FK Labunishta
- Full name: Fudbalski Klub Labunishta
- Founded: 2011; 14 years ago
- Ground: Stadion Kalishta
- Chairman: Safet Demiralieski
- Manager: Pepi Djigeroski
- Final season 2018–19: Macedonian Second League, 2nd
| Home colours | Away colours |

= FK Labunishta =

FK Labunishta (ФК Лабуништа, FK Labuništa) is a football club based in the village of Labuništa near Struga, North Macedonia. They recently competed professionally in the Macedonian Second League (West Division), while their most recent appearance was in the municipal leagues.

==History==
The club was founded in 2011.

After the 2016/17 3rd division season, they were promoted to the 2.MFL West via playoffs for the first time in the club's history, and they finished fifth in the following 2017/18 season, avoiding relegation.

The 2018/19 season was a big breakthrough for the club, finishing second to municipal rivals and future Macedonian champions FC Struga, giving them a place in the promotion playoffs, which they lost 6–3 to GFK Tikves. This concludes arguably the pinnacle season of the club.

The 2019/20 season was the final season as a top club for FK Labunishta. They were destined to achieve promotion to the first division, being arguably the best team of that season's west division.

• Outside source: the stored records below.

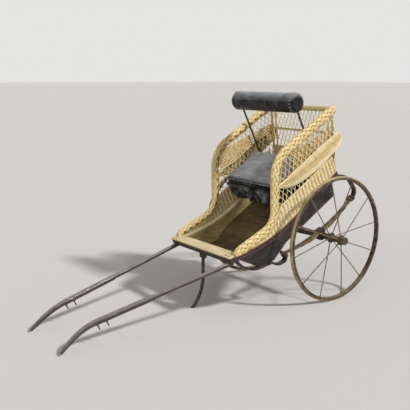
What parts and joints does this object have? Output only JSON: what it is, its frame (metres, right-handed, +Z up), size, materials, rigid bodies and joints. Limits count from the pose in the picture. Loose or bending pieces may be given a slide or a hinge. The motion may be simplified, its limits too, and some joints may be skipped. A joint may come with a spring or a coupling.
{
  "type": "two-wheeled wicker driving cart",
  "caption": "Small sprung wicker cart for a goat or pony: woven tub with braided rim, black seat and stuffed back roll, wire wheels, bent shafts and a folding prop leg, parked nose down.",
  "frame": {"origin": "on the floor, under the middle of the cart's bounding box as it stands parked", "axes": "+X forward to the shafts, +Y to the cart's left, +Z up"},
  "size_m": [1.6939, 0.758, 1.0164],
  "materials": {
    "wicker": "woven straw-coloured willow and cane, slightly glossy, darker in the braids",
    "coach_paint": "worn black coach paint with fine dark red lines",
    "cream_wood": "scrubbed pale wood",
    "plank": "old bare boards",
    "shaft_wood": "worn dark stained wood, grey on top",
    "black_leather": "creased and dusty black oilcloth leather",
    "dark_iron": "black forged iron with some rust",
    "worn_iron": "worn paint over rusty iron",
    "tyre": "dusty aged solid rubber"
  },
  "bodies": {
    "cart_body": {"sill_left": "coach_paint", "sill_right": "coach_paint", "well_side_left": "coach_paint", "well_side_right": "coach_paint", "side_panel_left": "coach_paint", "side_panel_right": "coach_paint", "body_rear_board": "coach_paint", "rear_cross_bar": "coach_paint", "well_front": "plank", "well_floor": "plank", "well_riser": "plank", "body_floor": "plank", "seat_board": "plank", "front_board": "cream_wood", "front_cross_bar": "dark_iron", "wicker_side_left": "wicker", "wicker_side_right": "wicker", "wicker_back": "wicker", "border_left": "wicker", "border_right": "wicker", "back_rail": "wicker", "roll_arm_left": "wicker", "roll_arm_right": "wicker", "seat_cushion": "black_leather", "seat_valance": "black_leather", "backrest_roll": "black_leather", "backrest_iron_left": "dark_iron", "backrest_iron_right": "dark_iron", "axle": "dark_iron", "spring_left": "worn_iron", "spring_right": "worn_iron", "spring_clips": "dark_iron", "front_iron_left": "dark_iron", "front_iron_right": "dark_iron", "rear_iron_left": "dark_iron", "rear_iron_right": "dark_iron", "shaft_left": "shaft_wood", "shaft_right": "shaft_wood", "leg_bracket": "dark_iron"},
    "prop_leg": {"prop_leg": "dark_iron"},
    "wheel_left": {"tyre_left": "tyre", "rim_left": "worn_iron", "spokes_left": "worn_iron", "hub_left": "worn_iron"},
    "wheel_right": {"tyre_right": "tyre", "rim_right": "worn_iron", "spokes_right": "worn_iron", "hub_right": "worn_iron"}
  },
  "joints": [
    {"name": "wheel_left_spin", "type": "hinge", "parent": "cart_body", "child": "wheel_left", "pos_m": [-0.53698, 0.322, 0.31], "axis": [0, 1, 0], "continuous": true},
    {"name": "wheel_right_spin", "type": "hinge", "parent": "cart_body", "child": "wheel_right", "pos_m": [-0.53698, -0.322, 0.31], "axis": [0, 1, 0], "continuous": true},
    {"name": "leg_fold", "type": "hinge", "parent": "cart_body", "child": "prop_leg", "pos_m": [0.03454, 0, 0.24704], "axis": [0, 1, 0], "range_deg": [0, 65]}
  ]
}
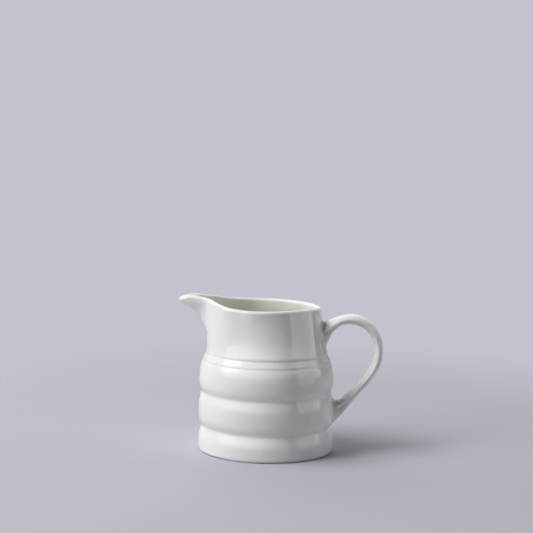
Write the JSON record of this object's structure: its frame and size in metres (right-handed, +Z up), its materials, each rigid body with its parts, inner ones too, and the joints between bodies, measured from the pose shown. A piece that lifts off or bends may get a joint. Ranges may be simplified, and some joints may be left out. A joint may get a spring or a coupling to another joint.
{
  "type": "cream jug",
  "caption": "Small white porcelain jug with a banded round body, tapering oval neck, pulled pouring lip and loop handle, for serving cream or milk",
  "frame": {"origin": "centre of the round base, on the face the jug rests on", "axes": "+Z up along the axis of the round body, +X towards the handle, so the pouring lip is towards -X"},
  "size_m": [0.1184, 0.078, 0.0892],
  "materials": {
    "body_porcelain": "clear glossy glaze over white porcelain, bare and matt on the resting ring",
    "handle_porcelain": "clear glossy glaze over white porcelain",
    "joint_slip": "glossy glaze over porcelain slip"
  },
  "bodies": {
    "root": {"jug_body": "body_porcelain", "handle": "handle_porcelain", "upper_handle_joint": "joint_slip", "lower_handle_joint": "joint_slip"}
  },
  "joints": []
}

They also reached the quarter-final of the 2019/20 Macedonian Cup, bowing out to 2nd division counterparts FK Bregalnica. As the season was halted due to the COVID-19 pandemic, FK Labunishta did not achieve promotion nor relegation, however the club was bought out by FK Teteks, replacing them in the 2020/21 season, in which Teteks played under the FK Labunishta name and badge as a way to honor the club.

Attempts to reopen the club as a phoenix club have been made, with a new club made in the regional division and a buyout of 3rd division side FK Idnina, however these attempts have yet to bring the success of the old club.